## [DATASET CONTENT]
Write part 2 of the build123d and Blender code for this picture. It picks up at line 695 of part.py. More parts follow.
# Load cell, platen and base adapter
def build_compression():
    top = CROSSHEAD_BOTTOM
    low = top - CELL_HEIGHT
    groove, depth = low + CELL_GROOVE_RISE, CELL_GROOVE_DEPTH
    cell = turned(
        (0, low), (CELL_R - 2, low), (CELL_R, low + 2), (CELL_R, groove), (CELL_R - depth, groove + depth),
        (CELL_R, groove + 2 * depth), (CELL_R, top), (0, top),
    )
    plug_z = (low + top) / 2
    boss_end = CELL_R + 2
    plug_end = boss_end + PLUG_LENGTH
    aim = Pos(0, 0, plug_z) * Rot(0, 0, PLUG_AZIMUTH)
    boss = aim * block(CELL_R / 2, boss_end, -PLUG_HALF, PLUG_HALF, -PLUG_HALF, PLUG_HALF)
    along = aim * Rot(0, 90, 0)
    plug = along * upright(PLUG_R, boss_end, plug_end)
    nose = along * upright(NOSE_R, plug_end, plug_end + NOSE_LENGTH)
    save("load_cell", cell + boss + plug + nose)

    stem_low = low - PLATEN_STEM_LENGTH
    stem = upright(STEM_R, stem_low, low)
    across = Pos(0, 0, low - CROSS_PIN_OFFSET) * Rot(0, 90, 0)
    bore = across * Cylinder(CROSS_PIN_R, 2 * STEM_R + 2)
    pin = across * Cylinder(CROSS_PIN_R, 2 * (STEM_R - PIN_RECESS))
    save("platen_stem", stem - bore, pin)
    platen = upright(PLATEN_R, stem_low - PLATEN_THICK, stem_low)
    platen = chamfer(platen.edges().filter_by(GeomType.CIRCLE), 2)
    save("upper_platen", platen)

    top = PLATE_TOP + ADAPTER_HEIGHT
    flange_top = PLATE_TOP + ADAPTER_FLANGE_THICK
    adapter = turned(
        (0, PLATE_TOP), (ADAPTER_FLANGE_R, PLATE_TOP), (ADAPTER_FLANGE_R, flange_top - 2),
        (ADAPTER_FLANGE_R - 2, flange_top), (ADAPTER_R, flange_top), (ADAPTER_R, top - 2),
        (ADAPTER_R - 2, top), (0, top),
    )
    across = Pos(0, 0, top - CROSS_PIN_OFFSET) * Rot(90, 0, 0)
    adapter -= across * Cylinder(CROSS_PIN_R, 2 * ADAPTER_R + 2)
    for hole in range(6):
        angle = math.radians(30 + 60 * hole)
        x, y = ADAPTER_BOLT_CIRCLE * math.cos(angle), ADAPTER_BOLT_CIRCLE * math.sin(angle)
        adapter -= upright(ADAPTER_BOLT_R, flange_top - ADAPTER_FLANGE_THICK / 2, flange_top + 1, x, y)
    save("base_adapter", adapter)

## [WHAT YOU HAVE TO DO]
Repeat the data verbatim.

## [ANSWER FOR THIS EXERCISE]
Write part 2 of the build123d and Blender code for this picture. It picks up at line 695 of part.py. More parts follow.
# Load cell, platen and base adapter
def build_compression():
    top = CROSSHEAD_BOTTOM
    low = top - CELL_HEIGHT
    groove, depth = low + CELL_GROOVE_RISE, CELL_GROOVE_DEPTH
    cell = turned(
        (0, low), (CELL_R - 2, low), (CELL_R, low + 2), (CELL_R, groove), (CELL_R - depth, groove + depth),
        (CELL_R, groove + 2 * depth), (CELL_R, top), (0, top),
    )
    plug_z = (low + top) / 2
    boss_end = CELL_R + 2
    plug_end = boss_end + PLUG_LENGTH
    aim = Pos(0, 0, plug_z) * Rot(0, 0, PLUG_AZIMUTH)
    boss = aim * block(CELL_R / 2, boss_end, -PLUG_HALF, PLUG_HALF, -PLUG_HALF, PLUG_HALF)
    along = aim * Rot(0, 90, 0)
    plug = along * upright(PLUG_R, boss_end, plug_end)
    nose = along * upright(NOSE_R, plug_end, plug_end + NOSE_LENGTH)
    save("load_cell", cell + boss + plug + nose)

    stem_low = low - PLATEN_STEM_LENGTH
    stem = upright(STEM_R, stem_low, low)
    across = Pos(0, 0, low - CROSS_PIN_OFFSET) * Rot(0, 90, 0)
    bore = across * Cylinder(CROSS_PIN_R, 2 * STEM_R + 2)
    pin = across * Cylinder(CROSS_PIN_R, 2 * (STEM_R - PIN_RECESS))
    save("platen_stem", stem - bore, pin)
    platen = upright(PLATEN_R, stem_low - PLATEN_THICK, stem_low)
    platen = chamfer(platen.edges().filter_by(GeomType.CIRCLE), 2)
    save("upper_platen", platen)

    top = PLATE_TOP + ADAPTER_HEIGHT
    flange_top = PLATE_TOP + ADAPTER_FLANGE_THICK
    adapter = turned(
        (0, PLATE_TOP), (ADAPTER_FLANGE_R, PLATE_TOP), (ADAPTER_FLANGE_R, flange_top - 2),
        (ADAPTER_FLANGE_R - 2, flange_top), (ADAPTER_R, flange_top), (ADAPTER_R, top - 2),
        (ADAPTER_R - 2, top), (0, top),
    )
    across = Pos(0, 0, top - CROSS_PIN_OFFSET) * Rot(90, 0, 0)
    adapter -= across * Cylinder(CROSS_PIN_R, 2 * ADAPTER_R + 2)
    for hole in range(6):
        angle = math.radians(30 + 60 * hole)
        x, y = ADAPTER_BOLT_CIRCLE * math.cos(angle), ADAPTER_BOLT_CIRCLE * math.sin(angle)
        adapter -= upright(ADAPTER_BOLT_R, flange_top - ADAPTER_FLANGE_THICK / 2, flange_top + 1, x, y)
    save("base_adapter", adapter)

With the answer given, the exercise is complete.